- Chairperson: Ari Trausti Guðmundsson
- Founded: 1973
- Dissolved: 1979
- Merged into: Kommúnistasamtökin
- Newspaper: Verkalýðsblaðið
- Ideology: Marxism-leninism Anti-revisionism Maoism
- Political position: Far-left

= Communist Unity (Marxist–Leninist) =

Icelandic Maoist political party

Communist Unity (Marxist–Leninist) (Einingarsamtök kommúnista (marx-lenínistar)) was a Maoist party formed in the late 1973 in Iceland, mainly by Icelandic students who had studied in Norway. The party's chairman was Ari Trausti Guðmundsson.

The party was ardently opposed what it deemed Soviet social imperialism as well as American imperialism, and opposed other Icelandic communist parties which it found to be revisionist. It held a staunchly pro-China line, until the Sino-Albanian split, when it sided with Albania.
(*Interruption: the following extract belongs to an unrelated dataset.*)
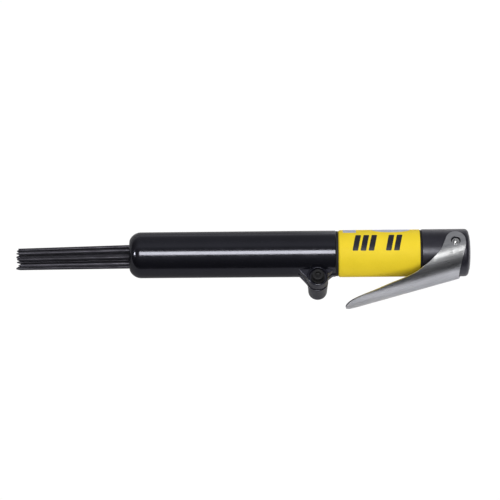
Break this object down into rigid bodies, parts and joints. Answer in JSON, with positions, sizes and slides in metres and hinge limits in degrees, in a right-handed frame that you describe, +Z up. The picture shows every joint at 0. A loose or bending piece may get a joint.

From 1975 to 1985, Communist Unity published the newspaper Verkalýðsblaðið ('the working people's paper'). In 1979, the party was integrated into the Communist Union (Kommúnistasamtökin) together with the other Icelandic Maoist party, the Communist Party of Iceland (Marxist–Leninist) (Kommúnistaflokkur Íslands (m-l)).

Amongst other parties, the party maintained fraternal relations with the Norwegian Workers' Communist Party, the Communist Party of Germany/Marxists–Leninists, the Marxist–Leninist League of Denmark, and the Communist Party of Sweden.